Teen pop sensation Lorde was appointed curator of the latest Hunger Games soundtrack, and a popular food blog offers ideas of how to curate a salad (adding more stuff seems to be the quickest route to a curated salad, FYI).

Perhaps the word’s definition has bled most heavily into popular music: Spotify has curated playlists, and music festivals appoint iconic figures curate the line-up.

On Saturday the speakers discussed what we should make of this shift and what it means for the verb and noun “curate”. Is a DJ now a kind of musical curator? What about a composer: does he/she curate notes into a symphony?

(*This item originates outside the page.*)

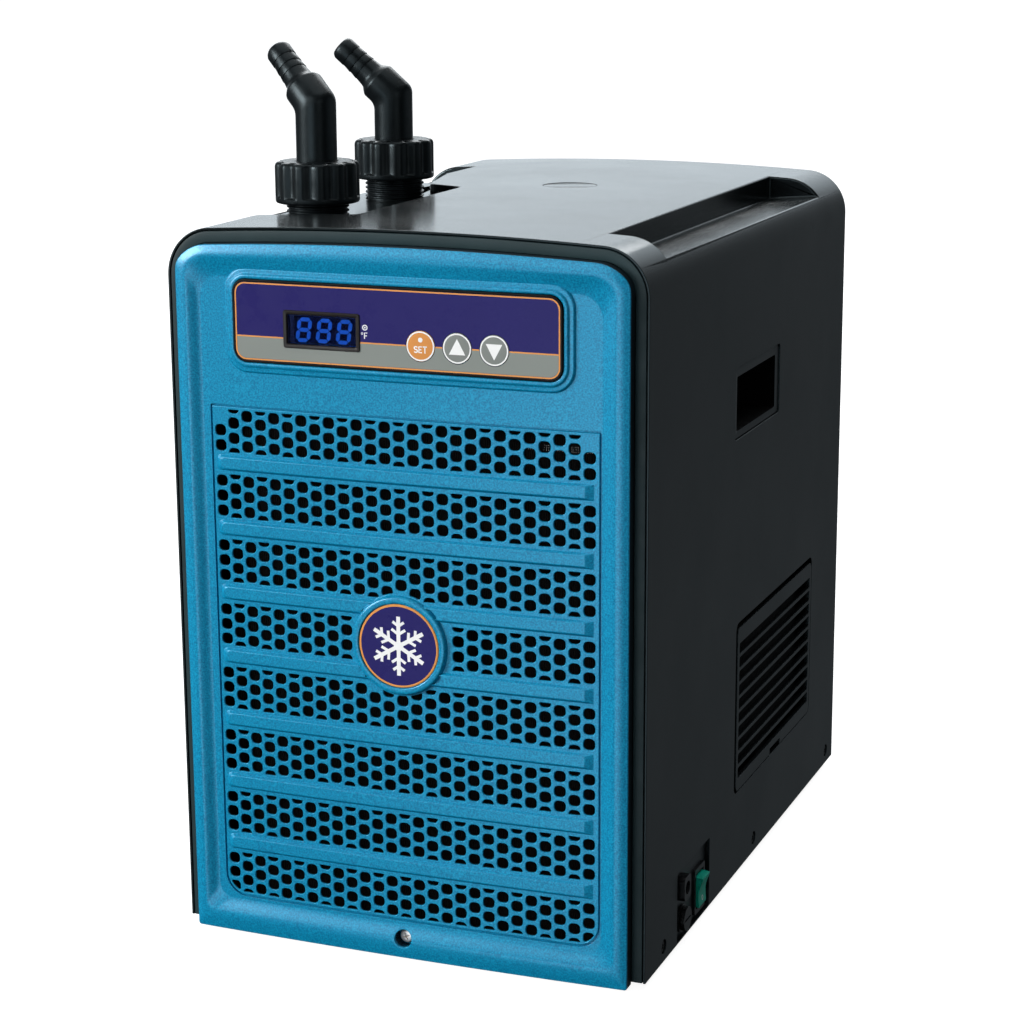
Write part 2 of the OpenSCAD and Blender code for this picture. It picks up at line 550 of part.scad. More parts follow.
// hermetic compressor: welded shell on a foot plate
module compressor() color([0.06, 0.06, 0.07]) {
  h = 142;
  translate([cx, cy, zb + 22]) {
    difference() {
      union() {
        translate([0, 0, 22]) cylinder(r = comp_r, h = h - 50, $fn = 96);
        translate([0, 0, 0]) cylinder(r1 = comp_r - 16, r2 = comp_r, h = 22, $fn = 96);
        translate([0, 0, h - 28]) cylinder(r1 = comp_r, r2 = comp_r - 18, h = 22, $fn = 96);
        translate([0, 0, 80]) cylinder(r = comp_r + 2, h = 4, $fn = 96);
      }
      translate([0, 0, 6]) cylinder(r = comp_r - 24, h = h - 18, $fn = 64);
    }
    translate([-60, -60, -3]) difference() {
      cube([120, 120, 3.2]);
      for (x = [10, 110], y = [10, 110]) translate([x, y, -1]) cylinder(r = 6.05, h = 8, $fn = 48);
    }
  }
}
module compressor_mounts() color([0.03, 0.03, 0.03]) for (x = [-50, 50], y = [-50, 50]) translate([cx + x, cy + y, 0]) rotate_extrude($fn = 64)
  polygon([[0, zb + 1.6], [11, zb + 1.6], [9, zb + 19], [6, zb + 19], [6, zb + 22.2], [8.5, zb + 22.2], [8.5, zb + 25], [0, zb + 25]]);
module terminal_cover() color([0.1, 0.1, 0.1]) difference() {
  block(cx - 16, cx + 16, cy - comp_r - 22, cy - 20, zb + 70, zb + 100);
  translate([cx, cy, zb + 40]) cylinder(r = comp_r + 0.02, h = 62, $fn = 96);
  translate([cx, cy, zb + 40]) cylinder(r = comp_r - 10, h = 90, $fn = 96);
  block(cx - 60, cx + 60, cy - 46, cy, zb + 60, zb + 120);
}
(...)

ATP Festival is “curated” by different bands

It’s worth mentioning that I am one of those aforementioned curators (albeit a few years off middle age, I hope) and that I’ve not read Balzer’s book. I have, however, worked in contemporary art galleries for the best part of 10 years and spend much of my time organising exhibitions.

The proliferation of something I’ve always considered a job title into nearly every aspect of contemporary life has by no means passed me by, so there were parts of the talk where I wanted to tear my hair out: speakers seemed to confuse “picking” or “choosing” with “curating”. I cannot stress enough how these words do not mean the same thing, and we kind of all have to agree on what words mean in order to understand them, right?

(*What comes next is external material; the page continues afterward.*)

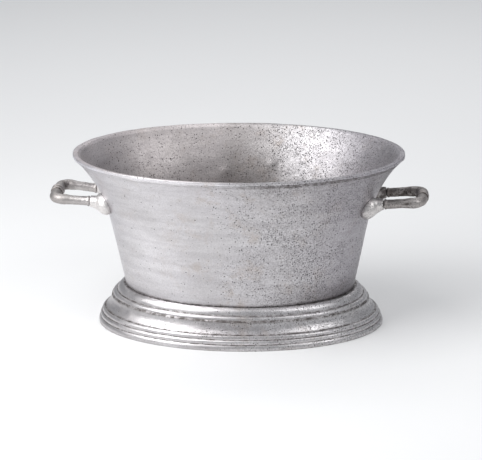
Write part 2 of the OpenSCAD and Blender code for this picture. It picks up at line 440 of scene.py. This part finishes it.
def handle_route():
    """The bar's centre line in the handle's own frame, from the front arm's root round the grip
    to the back arm's root."""
    half = ARM_SPACING / 2
    straight = ARM_LENGTH - BEND_RADIUS
    arm_steps, bend_steps, grip_steps = 40, 20, 45
    points = []
    for i in range(arm_steps):
        x = -ARM_LENGTH - SPIGOT_LENGTH + (straight + SPIGOT_LENGTH) * i / arm_steps
        points.append(Vector((x, -half, 0)))
    for i in range(bend_steps + 1):
        a = -math.pi / 2 + math.pi / 2 * i / bend_steps
        points.append(Vector((-BEND_RADIUS + BEND_RADIUS * math.cos(a),
                              -half + BEND_RADIUS + BEND_RADIUS * math.sin(a), 0)))
    for i in range(1, grip_steps):
        points.append(Vector((0, -(half - BEND_RADIUS) * (1 - i / grip_steps), 0)))
    mirrored = [Vector((p.x, -p.y, 0)) for p in reversed(points)]
    return points + [Vector((0, 0, 0))] + mirrored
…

To me, one of the key differences is a curator’s role to look after and care for things. This comes from the Latin curate, which in turn was given over the church, hence “a curate” – the guy that looks after a congregation. A curator, in a museum or cultural sense, therefore has a duty of care over something, more often than not, some kind of collection of historical significance.

Now the word seems related to capital: a curatorial endorsement from a high profile or well-respected person will make a product or service more desirable. In my experience, the picking and choosing part of being a curator (while undoubtedly important) is second to your duty of care.

The definition also relates to power. A curator, as per the traditional definition, holds a huge amount of cultural power. It is curators who have made art history what it is today, and our own fault that it’s a male orientated, middle class, white profession. I don’t think someone adding fruit to a salad is quite the same thing.

David Balzer: Man of the moment

But it’s not as if I sat through the discussion disagreeing with everything. Glaser offered a compelling account of why this word has become so zeitgeisty. We live in a time of growing anxiety where some of the past’s certainties have slipped away. I’m part of a generation that will be worse off than its parents – an idea that would have been unthinkable while I was growing up. We have conflict with ideologies rather than nations, and we are suffering from a banking crisis that seems wholly conceptual in nature.

This level of uncertainty has left us looking for guidance and the only place we seem to know to look is to capitalism, celebrity and money: we want people deemed credible to make our decisions for us; we need shops to curate their products in the hope that the mere use of the word imbibes them with an unknowable value.

Basically we need to be reassured through our consumption of things.

At the end of the talk someone in the audience asked what we used to use in place of curator to talk about, I don’t know, a band organising a concert or a celebrity endorsing a new range of high-end clothes. I’ve been thinking about that since and actually the answer is pretty simple; we just used “apostrophe “s, as in “Alexa Chung’s” or “David Byrne’s”. Nothing fancy or complicated.

It’s good, language, isn’t it? When we use it properly.